In order to get the best idea of the price at which your home will sell, you need to pull comps for homes that are the most similar to yours. So you want to limit the comps to homes whose square footage encompasses the same areas as yours (e.g. finished basement, attic or garage).
Criteria #3: Time
Ideally, you want to look at homes that sold within the last three months. Real estate is cyclical so a three-month date range will give you the best idea of how homes are currently priced. But if you don’t have a lot of data that fits your size and location within the 3-month date range, it’s better to use a home that sold a year ago that is similar in size and location rather than a recent sale that isn’t comparable to yours.
FSBO Tip: To give yourself a better understanding of how the real estate market is trending, look at sales comps going back a year or two. You likely won’t be using these sales to value your home but you can see how your market has fluctuated and, if you have flexibility in your timing, use the information to decide whether this is the best time to sell.

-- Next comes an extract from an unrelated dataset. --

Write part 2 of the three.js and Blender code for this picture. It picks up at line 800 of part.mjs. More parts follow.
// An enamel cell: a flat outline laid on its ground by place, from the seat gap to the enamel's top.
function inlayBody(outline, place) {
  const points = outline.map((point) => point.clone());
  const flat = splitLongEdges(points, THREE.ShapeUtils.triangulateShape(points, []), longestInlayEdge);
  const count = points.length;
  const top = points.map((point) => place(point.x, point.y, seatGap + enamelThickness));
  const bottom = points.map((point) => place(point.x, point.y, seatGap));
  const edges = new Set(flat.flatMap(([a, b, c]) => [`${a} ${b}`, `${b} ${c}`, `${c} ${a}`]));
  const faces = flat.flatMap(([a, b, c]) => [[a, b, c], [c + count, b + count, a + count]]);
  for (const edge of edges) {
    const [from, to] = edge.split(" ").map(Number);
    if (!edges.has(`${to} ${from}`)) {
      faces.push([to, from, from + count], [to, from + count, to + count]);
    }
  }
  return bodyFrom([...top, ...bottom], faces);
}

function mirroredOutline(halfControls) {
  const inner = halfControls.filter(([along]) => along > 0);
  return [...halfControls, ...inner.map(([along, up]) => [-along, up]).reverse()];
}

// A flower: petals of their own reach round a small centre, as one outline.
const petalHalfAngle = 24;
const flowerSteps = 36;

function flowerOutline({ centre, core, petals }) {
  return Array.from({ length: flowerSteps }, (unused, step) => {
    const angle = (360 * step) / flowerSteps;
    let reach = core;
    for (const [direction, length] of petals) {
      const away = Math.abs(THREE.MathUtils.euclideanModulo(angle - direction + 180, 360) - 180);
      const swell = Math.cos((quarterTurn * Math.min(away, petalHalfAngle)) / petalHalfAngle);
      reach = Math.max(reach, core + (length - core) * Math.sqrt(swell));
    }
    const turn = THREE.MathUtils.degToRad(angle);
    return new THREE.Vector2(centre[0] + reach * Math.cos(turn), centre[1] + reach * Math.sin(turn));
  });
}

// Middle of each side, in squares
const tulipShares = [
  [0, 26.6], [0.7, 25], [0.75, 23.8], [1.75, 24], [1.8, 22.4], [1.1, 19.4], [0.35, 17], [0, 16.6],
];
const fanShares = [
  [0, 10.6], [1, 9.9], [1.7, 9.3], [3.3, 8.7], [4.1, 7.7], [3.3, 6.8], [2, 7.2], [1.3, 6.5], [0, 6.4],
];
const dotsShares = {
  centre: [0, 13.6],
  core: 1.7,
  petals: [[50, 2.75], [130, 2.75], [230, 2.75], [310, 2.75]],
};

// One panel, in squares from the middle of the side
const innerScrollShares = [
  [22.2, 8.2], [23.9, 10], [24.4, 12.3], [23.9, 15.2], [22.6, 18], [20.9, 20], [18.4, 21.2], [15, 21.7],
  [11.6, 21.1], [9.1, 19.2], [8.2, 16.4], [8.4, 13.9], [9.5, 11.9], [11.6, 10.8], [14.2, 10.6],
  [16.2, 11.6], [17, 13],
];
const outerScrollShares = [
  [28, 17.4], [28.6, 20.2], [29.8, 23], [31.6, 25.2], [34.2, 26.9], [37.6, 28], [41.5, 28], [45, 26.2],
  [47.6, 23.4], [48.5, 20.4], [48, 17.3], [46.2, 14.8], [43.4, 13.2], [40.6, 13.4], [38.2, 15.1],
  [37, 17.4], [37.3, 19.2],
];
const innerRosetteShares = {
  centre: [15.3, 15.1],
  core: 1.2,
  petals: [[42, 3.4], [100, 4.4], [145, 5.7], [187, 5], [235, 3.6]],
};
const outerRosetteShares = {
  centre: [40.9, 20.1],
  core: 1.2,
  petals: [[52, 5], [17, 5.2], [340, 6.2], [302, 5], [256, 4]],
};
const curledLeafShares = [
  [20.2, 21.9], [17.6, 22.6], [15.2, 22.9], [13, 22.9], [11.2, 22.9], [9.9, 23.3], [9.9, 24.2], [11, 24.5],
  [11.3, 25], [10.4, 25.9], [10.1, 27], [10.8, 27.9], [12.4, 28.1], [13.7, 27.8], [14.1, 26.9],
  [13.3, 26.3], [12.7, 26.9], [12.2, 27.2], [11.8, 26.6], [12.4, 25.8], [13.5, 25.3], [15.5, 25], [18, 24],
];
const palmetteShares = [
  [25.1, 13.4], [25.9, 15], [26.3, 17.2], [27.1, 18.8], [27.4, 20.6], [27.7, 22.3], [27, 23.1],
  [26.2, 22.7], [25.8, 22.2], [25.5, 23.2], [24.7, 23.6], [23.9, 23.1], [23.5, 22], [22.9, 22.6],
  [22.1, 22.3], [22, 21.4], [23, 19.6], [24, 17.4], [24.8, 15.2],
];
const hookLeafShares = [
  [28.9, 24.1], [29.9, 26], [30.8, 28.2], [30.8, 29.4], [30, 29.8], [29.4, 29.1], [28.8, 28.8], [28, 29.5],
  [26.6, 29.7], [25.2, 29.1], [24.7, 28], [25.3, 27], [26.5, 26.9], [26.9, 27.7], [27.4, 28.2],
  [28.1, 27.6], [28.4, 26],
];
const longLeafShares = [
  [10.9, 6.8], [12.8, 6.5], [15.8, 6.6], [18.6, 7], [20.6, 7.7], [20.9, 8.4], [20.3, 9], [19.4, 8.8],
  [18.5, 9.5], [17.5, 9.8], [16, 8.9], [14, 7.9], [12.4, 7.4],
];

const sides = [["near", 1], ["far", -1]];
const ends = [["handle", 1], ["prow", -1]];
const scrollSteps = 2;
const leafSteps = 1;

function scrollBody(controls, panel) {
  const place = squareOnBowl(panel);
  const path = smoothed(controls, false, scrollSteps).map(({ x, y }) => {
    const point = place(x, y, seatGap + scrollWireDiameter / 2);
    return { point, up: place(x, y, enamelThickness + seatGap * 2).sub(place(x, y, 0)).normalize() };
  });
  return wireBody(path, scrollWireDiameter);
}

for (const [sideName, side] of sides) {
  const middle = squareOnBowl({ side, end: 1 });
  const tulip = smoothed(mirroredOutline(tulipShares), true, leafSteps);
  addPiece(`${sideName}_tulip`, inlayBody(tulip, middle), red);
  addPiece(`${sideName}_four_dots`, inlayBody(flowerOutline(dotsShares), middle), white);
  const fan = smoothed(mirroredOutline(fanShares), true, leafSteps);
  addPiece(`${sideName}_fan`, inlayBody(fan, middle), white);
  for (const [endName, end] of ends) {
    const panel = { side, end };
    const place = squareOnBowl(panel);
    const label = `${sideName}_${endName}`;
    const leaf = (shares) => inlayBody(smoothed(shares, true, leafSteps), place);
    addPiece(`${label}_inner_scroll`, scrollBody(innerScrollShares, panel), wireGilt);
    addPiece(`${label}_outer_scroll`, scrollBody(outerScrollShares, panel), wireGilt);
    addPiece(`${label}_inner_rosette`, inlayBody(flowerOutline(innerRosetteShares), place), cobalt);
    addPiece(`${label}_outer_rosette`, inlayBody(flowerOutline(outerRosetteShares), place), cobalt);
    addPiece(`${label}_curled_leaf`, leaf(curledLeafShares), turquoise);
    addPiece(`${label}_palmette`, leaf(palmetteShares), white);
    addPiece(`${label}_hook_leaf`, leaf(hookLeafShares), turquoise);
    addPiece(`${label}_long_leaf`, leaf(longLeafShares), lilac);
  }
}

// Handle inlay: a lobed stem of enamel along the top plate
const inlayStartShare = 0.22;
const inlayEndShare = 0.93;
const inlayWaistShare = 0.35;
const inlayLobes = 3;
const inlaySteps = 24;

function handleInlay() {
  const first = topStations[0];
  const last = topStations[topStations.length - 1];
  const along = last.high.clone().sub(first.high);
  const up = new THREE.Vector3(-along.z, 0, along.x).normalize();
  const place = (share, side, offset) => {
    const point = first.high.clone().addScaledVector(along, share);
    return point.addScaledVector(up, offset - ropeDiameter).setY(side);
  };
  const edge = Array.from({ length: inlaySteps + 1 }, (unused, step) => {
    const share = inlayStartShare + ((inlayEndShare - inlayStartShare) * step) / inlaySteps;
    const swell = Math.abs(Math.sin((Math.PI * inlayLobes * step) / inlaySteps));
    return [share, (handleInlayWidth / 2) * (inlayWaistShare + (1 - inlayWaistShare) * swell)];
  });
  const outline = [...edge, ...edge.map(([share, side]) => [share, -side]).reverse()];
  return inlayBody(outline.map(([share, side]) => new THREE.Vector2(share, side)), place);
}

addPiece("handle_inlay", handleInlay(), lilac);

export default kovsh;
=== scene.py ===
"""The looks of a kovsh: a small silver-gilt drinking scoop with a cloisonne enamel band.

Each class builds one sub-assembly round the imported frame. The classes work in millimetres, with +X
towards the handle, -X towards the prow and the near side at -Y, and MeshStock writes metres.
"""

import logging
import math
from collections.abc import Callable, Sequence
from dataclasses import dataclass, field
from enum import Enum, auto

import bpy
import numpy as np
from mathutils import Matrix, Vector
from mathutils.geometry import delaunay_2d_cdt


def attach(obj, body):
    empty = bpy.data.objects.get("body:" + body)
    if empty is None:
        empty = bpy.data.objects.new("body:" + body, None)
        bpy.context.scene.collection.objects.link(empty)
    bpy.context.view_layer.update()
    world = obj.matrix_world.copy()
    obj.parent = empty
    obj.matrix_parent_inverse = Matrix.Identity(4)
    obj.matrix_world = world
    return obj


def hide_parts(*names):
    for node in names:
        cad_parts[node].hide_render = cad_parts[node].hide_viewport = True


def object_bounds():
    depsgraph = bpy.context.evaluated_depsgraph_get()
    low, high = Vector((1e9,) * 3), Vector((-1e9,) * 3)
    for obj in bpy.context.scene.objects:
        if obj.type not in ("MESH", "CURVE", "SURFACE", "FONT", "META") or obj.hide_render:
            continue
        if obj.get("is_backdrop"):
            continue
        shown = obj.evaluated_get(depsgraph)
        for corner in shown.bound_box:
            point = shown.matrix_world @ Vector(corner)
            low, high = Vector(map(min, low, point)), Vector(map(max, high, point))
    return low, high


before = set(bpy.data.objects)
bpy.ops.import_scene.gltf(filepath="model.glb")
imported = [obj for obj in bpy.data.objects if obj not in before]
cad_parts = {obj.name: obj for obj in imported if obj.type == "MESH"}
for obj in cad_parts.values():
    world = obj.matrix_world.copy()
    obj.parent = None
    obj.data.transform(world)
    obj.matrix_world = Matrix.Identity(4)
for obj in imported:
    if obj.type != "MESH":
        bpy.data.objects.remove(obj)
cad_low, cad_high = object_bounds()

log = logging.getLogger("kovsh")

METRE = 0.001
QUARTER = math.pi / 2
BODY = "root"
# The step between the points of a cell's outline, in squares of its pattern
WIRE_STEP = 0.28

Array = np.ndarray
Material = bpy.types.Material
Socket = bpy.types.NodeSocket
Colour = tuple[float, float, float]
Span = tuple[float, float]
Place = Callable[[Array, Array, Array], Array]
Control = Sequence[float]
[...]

Criteria #4: Similar Age, Updates, and Features
Buyers will consider a home that is newer than yours to be more valuable and a home that is older to be less valuable. So you want to look at homes that were built within a three-year time range from when yours was built.
Some things that can mitigate the age of a home are major repairs, upgrades, and updates. If you’ve replaced the roof, plumbing, and remodeled the kitchen, then your home will be more valuable than a home that was built at the same time as yours but hasn’t been updated.
Something else that increases your home’s value is a feature such as a view, swimming pool, or large windows. In order to get the most accurate market price for your home, you have to look at sales comps that are the most similar to yours and that includes any extra features that buyers will find attractive.
Once you’ve filtered the sales comps to this stage, you need to create a comparison chart. Using a spreadsheet, or even a piece of paper, make a column for your home and each of the sales comps you’re considering using. Make a line for each of the following criteria:
- Distance from your home
- Attributes of the neighborhood
- Size of the home
- Date of sale
- Age of home
- Major remodels or updates
- Attractive features
Criteria #5: It Passes the Drive-by Test
Once you’ve created the above-referenced chart, drive by the properties. Pay attention to the neighborhood. Is the home the only nice one amongst a bunch of teardowns? Is it near a freeway or major thoroughfare that causes a lot of noise? These are things that will negatively affect the price. Or on the other hand, if the home is near hiking trails or the beach or within walking distance of a school, that will positively affect the price.
These are all intangible characteristics that are hard to quantify, so take notes after you drive by each home and then drive to your home to compare the two environments. You’re not just selling a home; you’re selling a life. And you need to know how the external life of each home compares to yours.
FSBO Tip: Photos that sellers include in their online profiles are often heavily edited to make the paint brighter, the landscaping greener, and the overall house more attractive. So you need to drive by each one to get a feel for the true curb appeal of the home. A house that shows well online but not in person will sell for a lower price per square foot than a home that wows buyers when they pull into the driveway.
Once you’ve gathered all of your information, sit down with your comparison chart and choose the three homes that are the most similar to yours (weighting location, size, age, and sale date as the most important factors). If you’re left with three homes which meet these criteria but have features dissimilar to yours, you can adjust your sale price per square foot by about 5% per feature.
Collecting the right sales comps for your home is a little bit art and a little bit of science, but by employing a methodical approach, you should be able to correctly value your home. If there isn’t a lot of good data for your area, seek the help of a professional. Many real estate brokerage firms offer one-off services and will help you price your home for a small fee.